The effects of sulfur and oxygen on the catalytic activity of molybdenum carbide during dry methane reforming

Abstract

The sulfur tolerance of bulk Mo 2C catalyst has been evaluated for dry methane reforming (DMR) at 1050 °C, in the presence of dimethethylsulfide (DMS) at sulfur concentrations as high as 500 ppm. In addition, the effect of coupling the exothermic partial oxidation of methane with the highly endothermic reforming reaction was also investigated. It was determined that both DMS decomposition and partial oxidation take place in the gas phase, upstream of the catalyst bed, with CS 2 as the primary DMS decomposition product. The CS 2 was found to reversibly adsorbs on the catalyst surface, resulting in a stable but decreased activity.

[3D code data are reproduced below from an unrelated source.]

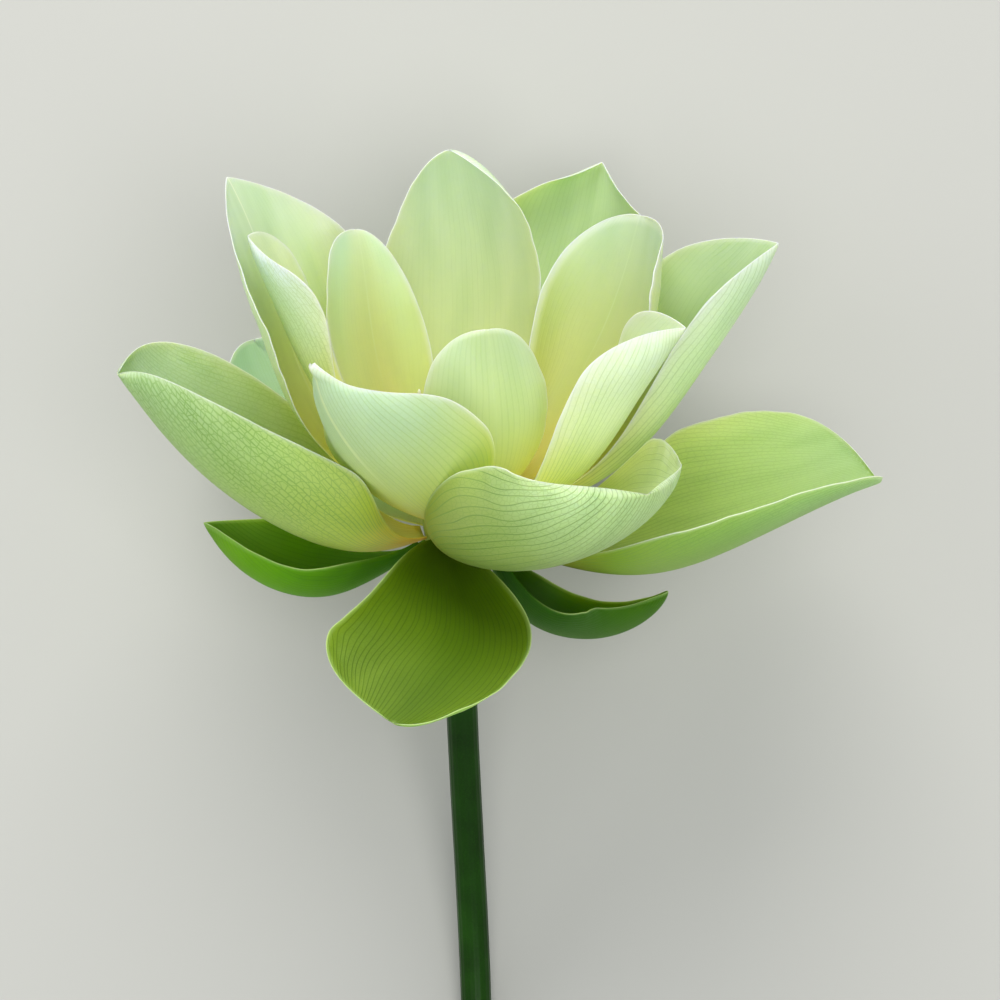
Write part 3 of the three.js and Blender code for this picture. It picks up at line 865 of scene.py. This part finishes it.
# A smooth line through the points of an outline
def smoothed(outline, steps):
    points = np.array(outline, float)
    padded = np.concatenate([[2 * points[0] - points[1]], points, [2 * points[-1] - points[-2]]])
    line = []
    for a, b, c, d in zip(padded, padded[1:], padded[2:], padded[3:]):
        for t in np.arange(steps) / steps:
            line.append(((2 * b) + (c - a) * t + (2 * a - 5 * b + 4 * c - d) * t ** 2
                         + (3 * b - a - 3 * c + d) * t ** 3) / 2)
    return [*line, points[-1]]


def joined(bodies):
    faces, start = [], 0
    for points, bodyFaces in bodies:
        faces += [[start + k for k in face] for face in bodyFaces]
        start += len(points)
    return np.concatenate([points for points, _ in bodies]), faces


def carpelPlaces():
    for radius, count in carpelBuild["circles"]:
        for k in range(count):
            turn = 2 * math.pi * k / count
            yield np.array([radius * math.cos(turn), radius * math.sin(turn)])


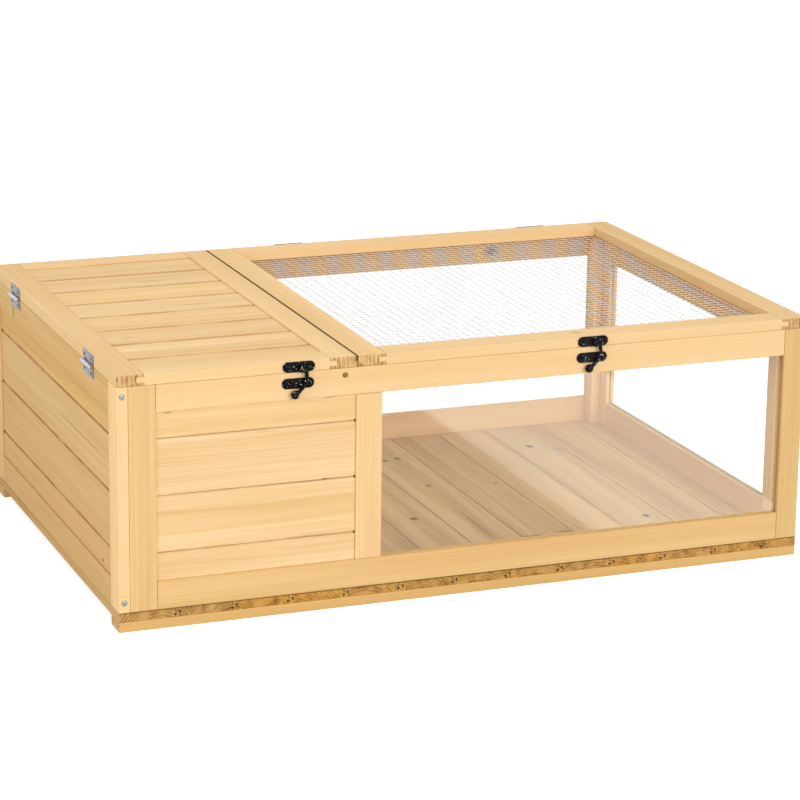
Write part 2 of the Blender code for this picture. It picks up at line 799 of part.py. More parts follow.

This conclusion was corroborated by examining the effects of DMS concentration, temperature, and in situ regeneration, and all are consistent with the occurrence of reversible sulfur chemisorption. Evidence is also presented to show that sulfur adsorption during DMR changes the redox chemistry of the catalyst, resulting in a slow oxidation of the surface. On the other hand, stable activity was maintained with oxygen in the feed and is attributed to lower CO 2 concentrations under these conditions. Comparison experiments with a supported Rh catalyst gave superior results with respect to sulfur tolerance during DMR, suggesting that sulfur poisoning of noble metal catalysts may not be a serious problem at the high temperatures used in methane reforming.